**Do this:** Reproduce all of the data exactly, with no line skipped.

(Rows from a 3D modeling dataset)
##############################

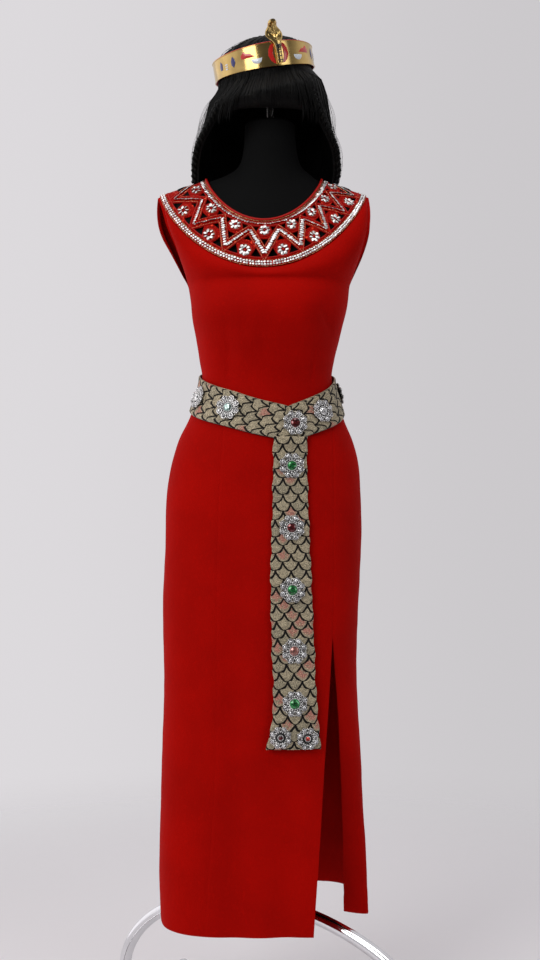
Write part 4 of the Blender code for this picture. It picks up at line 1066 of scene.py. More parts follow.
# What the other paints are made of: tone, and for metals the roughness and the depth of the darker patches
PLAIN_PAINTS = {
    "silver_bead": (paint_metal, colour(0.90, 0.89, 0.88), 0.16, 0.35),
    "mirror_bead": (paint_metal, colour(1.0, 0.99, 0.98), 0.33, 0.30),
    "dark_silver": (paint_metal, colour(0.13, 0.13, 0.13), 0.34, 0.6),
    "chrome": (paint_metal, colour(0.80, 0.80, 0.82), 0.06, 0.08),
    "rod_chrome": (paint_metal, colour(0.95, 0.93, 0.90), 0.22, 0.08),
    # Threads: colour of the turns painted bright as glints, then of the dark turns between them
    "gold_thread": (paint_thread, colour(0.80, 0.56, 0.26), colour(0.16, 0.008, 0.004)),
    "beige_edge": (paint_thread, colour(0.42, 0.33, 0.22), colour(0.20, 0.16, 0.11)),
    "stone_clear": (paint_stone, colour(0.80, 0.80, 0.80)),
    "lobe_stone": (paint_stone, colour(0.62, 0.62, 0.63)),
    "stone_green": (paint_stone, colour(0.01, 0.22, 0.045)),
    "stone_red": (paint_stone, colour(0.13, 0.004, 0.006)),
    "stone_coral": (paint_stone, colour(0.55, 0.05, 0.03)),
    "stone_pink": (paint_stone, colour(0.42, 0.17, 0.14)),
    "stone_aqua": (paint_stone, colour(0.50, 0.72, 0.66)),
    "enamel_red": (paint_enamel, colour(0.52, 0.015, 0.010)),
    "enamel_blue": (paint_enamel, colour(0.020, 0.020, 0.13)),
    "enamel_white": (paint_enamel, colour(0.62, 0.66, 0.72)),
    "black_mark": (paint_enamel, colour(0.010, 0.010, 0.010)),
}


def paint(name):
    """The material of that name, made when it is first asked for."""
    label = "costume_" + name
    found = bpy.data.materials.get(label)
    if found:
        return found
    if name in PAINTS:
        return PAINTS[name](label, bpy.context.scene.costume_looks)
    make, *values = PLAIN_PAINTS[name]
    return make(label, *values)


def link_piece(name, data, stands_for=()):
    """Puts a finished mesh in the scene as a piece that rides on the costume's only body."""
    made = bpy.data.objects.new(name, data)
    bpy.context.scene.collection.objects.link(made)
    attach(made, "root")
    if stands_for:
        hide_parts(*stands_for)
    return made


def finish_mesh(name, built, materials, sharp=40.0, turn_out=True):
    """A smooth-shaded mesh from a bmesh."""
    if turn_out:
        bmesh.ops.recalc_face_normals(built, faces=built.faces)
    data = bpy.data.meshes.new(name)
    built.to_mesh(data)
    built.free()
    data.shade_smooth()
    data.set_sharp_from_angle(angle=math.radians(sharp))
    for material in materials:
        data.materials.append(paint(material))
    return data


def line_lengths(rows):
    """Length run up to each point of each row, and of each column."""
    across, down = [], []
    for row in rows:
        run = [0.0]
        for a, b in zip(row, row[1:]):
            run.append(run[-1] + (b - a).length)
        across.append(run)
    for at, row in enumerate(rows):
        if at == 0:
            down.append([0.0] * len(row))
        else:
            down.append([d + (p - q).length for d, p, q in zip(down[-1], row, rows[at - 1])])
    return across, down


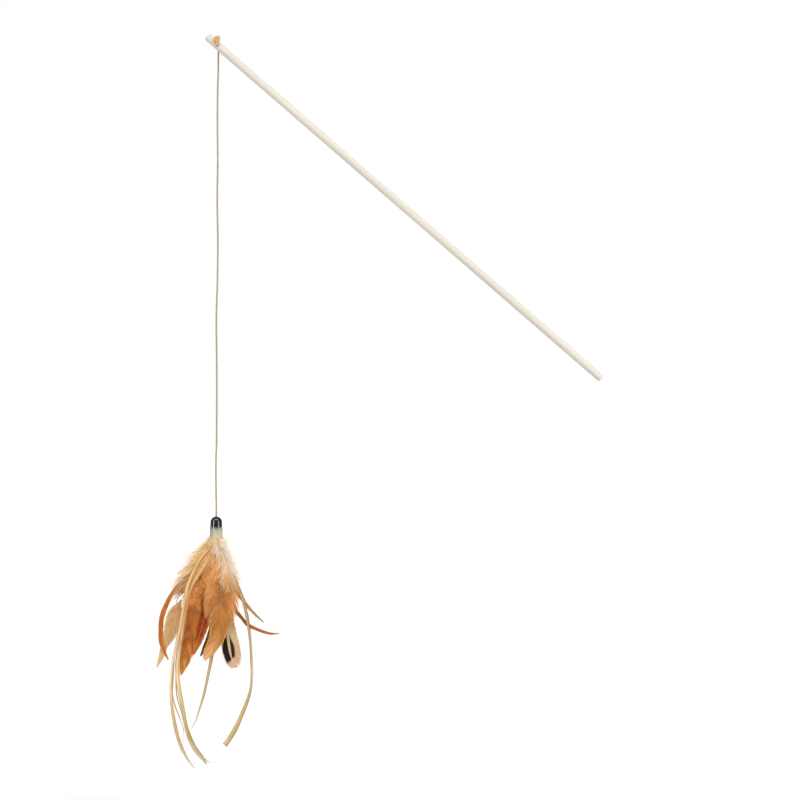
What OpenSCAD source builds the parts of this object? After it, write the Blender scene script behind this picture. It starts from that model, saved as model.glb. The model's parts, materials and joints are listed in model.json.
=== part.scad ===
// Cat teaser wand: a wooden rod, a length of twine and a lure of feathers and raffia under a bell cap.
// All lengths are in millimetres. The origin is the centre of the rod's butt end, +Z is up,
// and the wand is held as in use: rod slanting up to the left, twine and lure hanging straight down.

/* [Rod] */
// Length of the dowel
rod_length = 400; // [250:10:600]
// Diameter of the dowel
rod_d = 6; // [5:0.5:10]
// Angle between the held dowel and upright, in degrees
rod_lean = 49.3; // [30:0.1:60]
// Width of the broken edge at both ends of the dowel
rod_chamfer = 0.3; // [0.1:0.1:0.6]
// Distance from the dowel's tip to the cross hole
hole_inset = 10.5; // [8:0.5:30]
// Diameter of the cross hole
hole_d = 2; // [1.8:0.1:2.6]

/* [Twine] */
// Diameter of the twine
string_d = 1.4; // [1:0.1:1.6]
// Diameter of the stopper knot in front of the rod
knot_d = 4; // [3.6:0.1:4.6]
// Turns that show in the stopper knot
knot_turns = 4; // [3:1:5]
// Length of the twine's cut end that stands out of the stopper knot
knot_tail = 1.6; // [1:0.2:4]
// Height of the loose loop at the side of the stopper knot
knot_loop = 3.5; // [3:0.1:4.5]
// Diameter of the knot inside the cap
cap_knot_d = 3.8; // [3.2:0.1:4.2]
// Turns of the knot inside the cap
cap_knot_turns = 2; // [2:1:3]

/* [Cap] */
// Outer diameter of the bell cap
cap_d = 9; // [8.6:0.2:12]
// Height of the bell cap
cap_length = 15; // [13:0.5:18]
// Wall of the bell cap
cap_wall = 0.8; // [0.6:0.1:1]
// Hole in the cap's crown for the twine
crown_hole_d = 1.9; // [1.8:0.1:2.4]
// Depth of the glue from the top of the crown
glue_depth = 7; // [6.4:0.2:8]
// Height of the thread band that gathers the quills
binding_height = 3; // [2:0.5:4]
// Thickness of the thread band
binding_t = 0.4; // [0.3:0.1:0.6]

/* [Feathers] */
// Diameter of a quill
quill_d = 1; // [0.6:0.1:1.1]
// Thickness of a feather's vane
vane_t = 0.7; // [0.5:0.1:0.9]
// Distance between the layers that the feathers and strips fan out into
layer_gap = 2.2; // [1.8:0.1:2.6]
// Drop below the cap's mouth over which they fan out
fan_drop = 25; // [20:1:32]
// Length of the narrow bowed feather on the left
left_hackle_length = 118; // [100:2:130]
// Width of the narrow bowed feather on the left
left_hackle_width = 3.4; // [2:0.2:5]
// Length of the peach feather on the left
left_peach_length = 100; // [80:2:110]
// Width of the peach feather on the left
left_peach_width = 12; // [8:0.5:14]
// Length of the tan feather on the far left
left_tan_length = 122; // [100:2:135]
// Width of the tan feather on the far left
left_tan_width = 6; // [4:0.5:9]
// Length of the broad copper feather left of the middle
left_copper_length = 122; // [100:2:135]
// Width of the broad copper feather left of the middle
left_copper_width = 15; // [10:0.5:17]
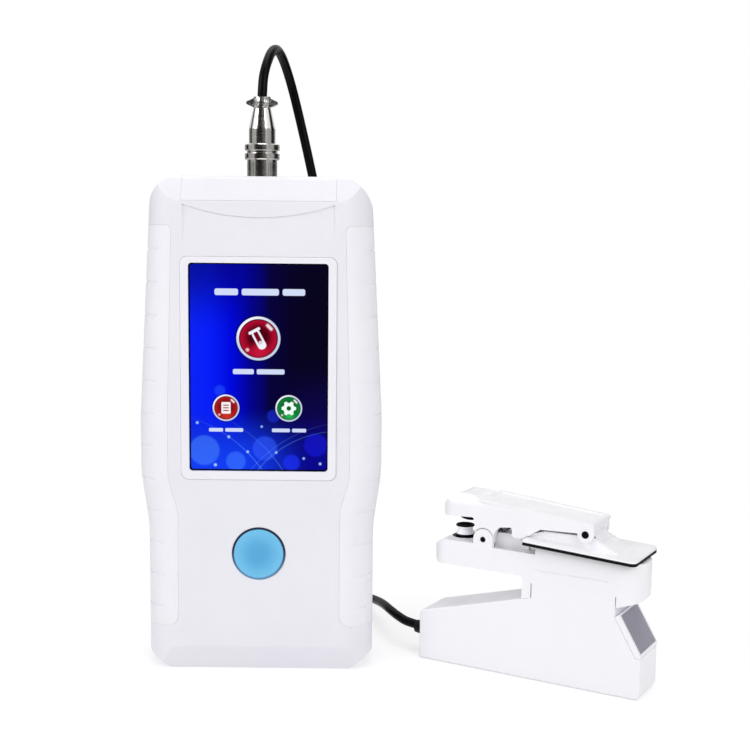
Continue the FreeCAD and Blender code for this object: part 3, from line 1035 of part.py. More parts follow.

##############################

**Final answer:**
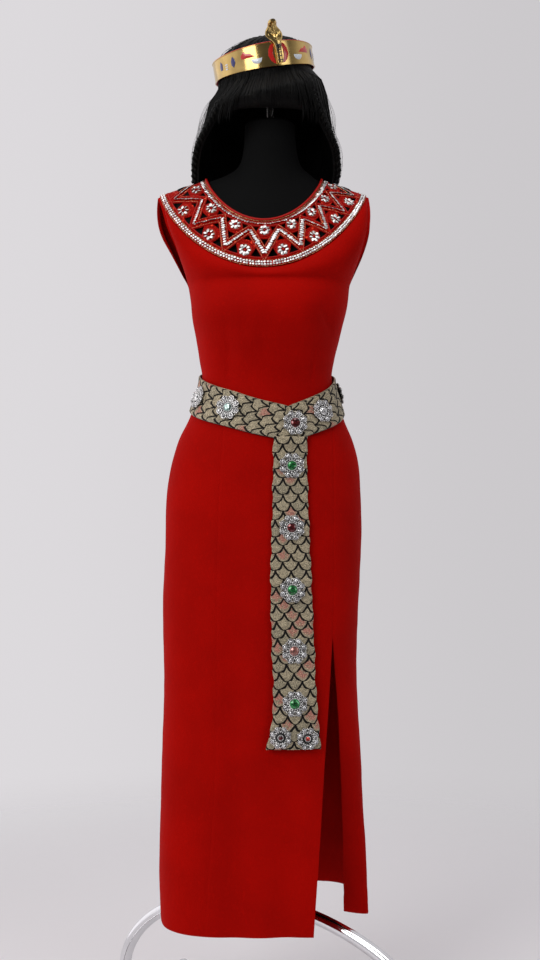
Write part 4 of the Blender code for this picture. It picks up at line 1066 of scene.py. More parts follow.
# What the other paints are made of: tone, and for metals the roughness and the depth of the darker patches
PLAIN_PAINTS = {
    "silver_bead": (paint_metal, colour(0.90, 0.89, 0.88), 0.16, 0.35),
    "mirror_bead": (paint_metal, colour(1.0, 0.99, 0.98), 0.33, 0.30),
    "dark_silver": (paint_metal, colour(0.13, 0.13, 0.13), 0.34, 0.6),
    "chrome": (paint_metal, colour(0.80, 0.80, 0.82), 0.06, 0.08),
    "rod_chrome": (paint_metal, colour(0.95, 0.93, 0.90), 0.22, 0.08),
    # Threads: colour of the turns painted bright as glints, then of the dark turns between them
    "gold_thread": (paint_thread, colour(0.80, 0.56, 0.26), colour(0.16, 0.008, 0.004)),
    "beige_edge": (paint_thread, colour(0.42, 0.33, 0.22), colour(0.20, 0.16, 0.11)),
    "stone_clear": (paint_stone, colour(0.80, 0.80, 0.80)),
    "lobe_stone": (paint_stone, colour(0.62, 0.62, 0.63)),
    "stone_green": (paint_stone, colour(0.01, 0.22, 0.045)),
    "stone_red": (paint_stone, colour(0.13, 0.004, 0.006)),
    "stone_coral": (paint_stone, colour(0.55, 0.05, 0.03)),
    "stone_pink": (paint_stone, colour(0.42, 0.17, 0.14)),
    "stone_aqua": (paint_stone, colour(0.50, 0.72, 0.66)),
    "enamel_red": (paint_enamel, colour(0.52, 0.015, 0.010)),
    "enamel_blue": (paint_enamel, colour(0.020, 0.020, 0.13)),
    "enamel_white": (paint_enamel, colour(0.62, 0.66, 0.72)),
    "black_mark": (paint_enamel, colour(0.010, 0.010, 0.010)),
}


def paint(name):
    """The material of that name, made when it is first asked for."""
    label = "costume_" + name
    found = bpy.data.materials.get(label)
    if found:
        return found
    if name in PAINTS:
        return PAINTS[name](label, bpy.context.scene.costume_looks)
    make, *values = PLAIN_PAINTS[name]
    return make(label, *values)


def link_piece(name, data, stands_for=()):
    """Puts a finished mesh in the scene as a piece that rides on the costume's only body."""
    made = bpy.data.objects.new(name, data)
    bpy.context.scene.collection.objects.link(made)
    attach(made, "root")
    if stands_for:
        hide_parts(*stands_for)
    return made


def finish_mesh(name, built, materials, sharp=40.0, turn_out=True):
    """A smooth-shaded mesh from a bmesh."""
    if turn_out:
        bmesh.ops.recalc_face_normals(built, faces=built.faces)
    data = bpy.data.meshes.new(name)
    built.to_mesh(data)
    built.free()
    data.shade_smooth()
    data.set_sharp_from_angle(angle=math.radians(sharp))
    for material in materials:
        data.materials.append(paint(material))
    return data


def line_lengths(rows):
    """Length run up to each point of each row, and of each column."""
    across, down = [], []
    for row in rows:
        run = [0.0]
        for a, b in zip(row, row[1:]):
            run.append(run[-1] + (b - a).length)
        across.append(run)
    for at, row in enumerate(rows):
        if at == 0:
            down.append([0.0] * len(row))
        else:
            down.append([d + (p - q).length for d, p, q in zip(down[-1], row, rows[at - 1])])
    return across, down


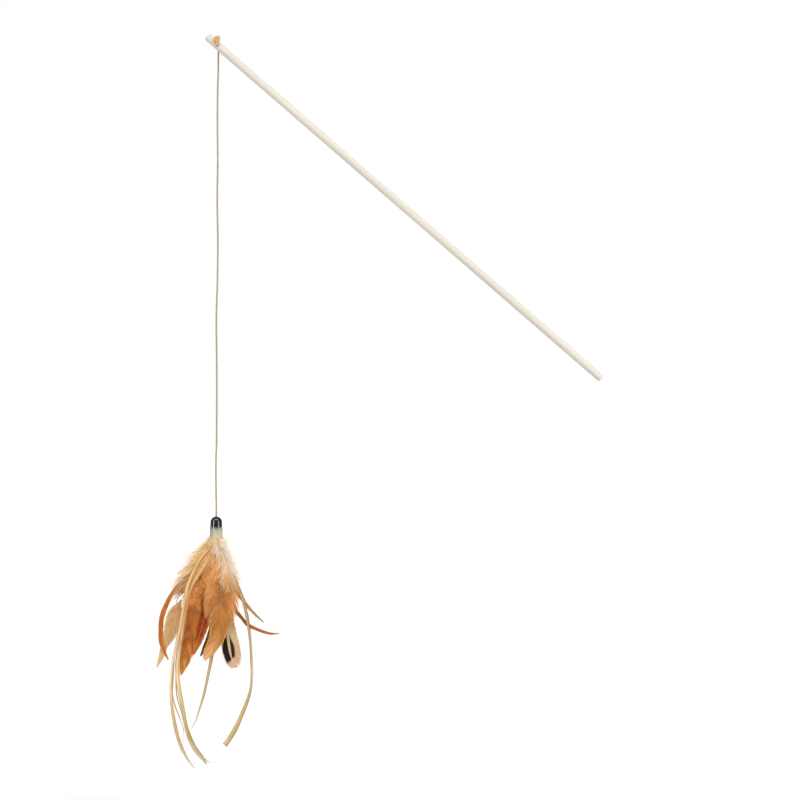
What OpenSCAD source builds the parts of this object? After it, write the Blender scene script behind this picture. It starts from that model, saved as model.glb. The model's parts, materials and joints are listed in model.json.
=== part.scad ===
// Cat teaser wand: a wooden rod, a length of twine and a lure of feathers and raffia under a bell cap.
// All lengths are in millimetres. The origin is the centre of the rod's butt end, +Z is up,
// and the wand is held as in use: rod slanting up to the left, twine and lure hanging straight down.

/* [Rod] */
// Length of the dowel
rod_length = 400; // [250:10:600]
// Diameter of the dowel
rod_d = 6; // [5:0.5:10]
// Angle between the held dowel and upright, in degrees
rod_lean = 49.3; // [30:0.1:60]
// Width of the broken edge at both ends of the dowel
rod_chamfer = 0.3; // [0.1:0.1:0.6]
// Distance from the dowel's tip to the cross hole
hole_inset = 10.5; // [8:0.5:30]
// Diameter of the cross hole
hole_d = 2; // [1.8:0.1:2.6]

/* [Twine] */
// Diameter of the twine
string_d = 1.4; // [1:0.1:1.6]
// Diameter of the stopper knot in front of the rod
knot_d = 4; // [3.6:0.1:4.6]
// Turns that show in the stopper knot
knot_turns = 4; // [3:1:5]
// Length of the twine's cut end that stands out of the stopper knot
knot_tail = 1.6; // [1:0.2:4]
// Height of the loose loop at the side of the stopper knot
knot_loop = 3.5; // [3:0.1:4.5]
// Diameter of the knot inside the cap
cap_knot_d = 3.8; // [3.2:0.1:4.2]
// Turns of the knot inside the cap
cap_knot_turns = 2; // [2:1:3]

/* [Cap] */
// Outer diameter of the bell cap
cap_d = 9; // [8.6:0.2:12]
// Height of the bell cap
cap_length = 15; // [13:0.5:18]
// Wall of the bell cap
cap_wall = 0.8; // [0.6:0.1:1]
// Hole in the cap's crown for the twine
crown_hole_d = 1.9; // [1.8:0.1:2.4]
// Depth of the glue from the top of the crown
glue_depth = 7; // [6.4:0.2:8]
// Height of the thread band that gathers the quills
binding_height = 3; // [2:0.5:4]
// Thickness of the thread band
binding_t = 0.4; // [0.3:0.1:0.6]

/* [Feathers] */
// Diameter of a quill
quill_d = 1; // [0.6:0.1:1.1]
// Thickness of a feather's vane
vane_t = 0.7; // [0.5:0.1:0.9]
// Distance between the layers that the feathers and strips fan out into
layer_gap = 2.2; // [1.8:0.1:2.6]
// Drop below the cap's mouth over which they fan out
fan_drop = 25; // [20:1:32]
// Length of the narrow bowed feather on the left
left_hackle_length = 118; // [100:2:130]
// Width of the narrow bowed feather on the left
left_hackle_width = 3.4; // [2:0.2:5]
// Length of the peach feather on the left
left_peach_length = 100; // [80:2:110]
// Width of the peach feather on the left
left_peach_width = 12; // [8:0.5:14]
// Length of the tan feather on the far left
left_tan_length = 122; // [100:2:135]
// Width of the tan feather on the far left
left_tan_width = 6; // [4:0.5:9]
// Length of the broad copper feather left of the middle
left_copper_length = 122; // [100:2:135]
// Width of the broad copper feather left of the middle
left_copper_width = 15; // [10:0.5:17]
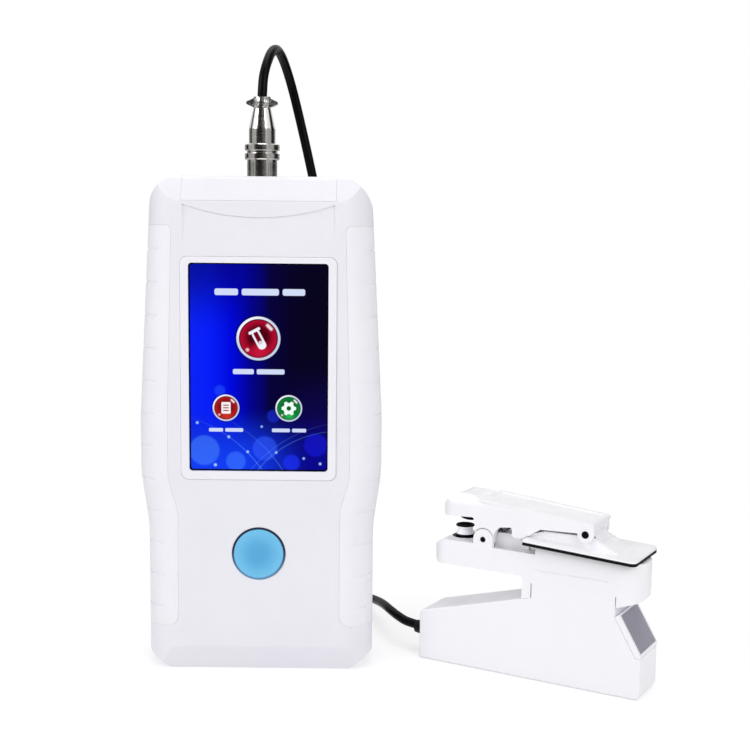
Continue the FreeCAD and Blender code for this object: part 3, from line 1035 of part.py. More parts follow.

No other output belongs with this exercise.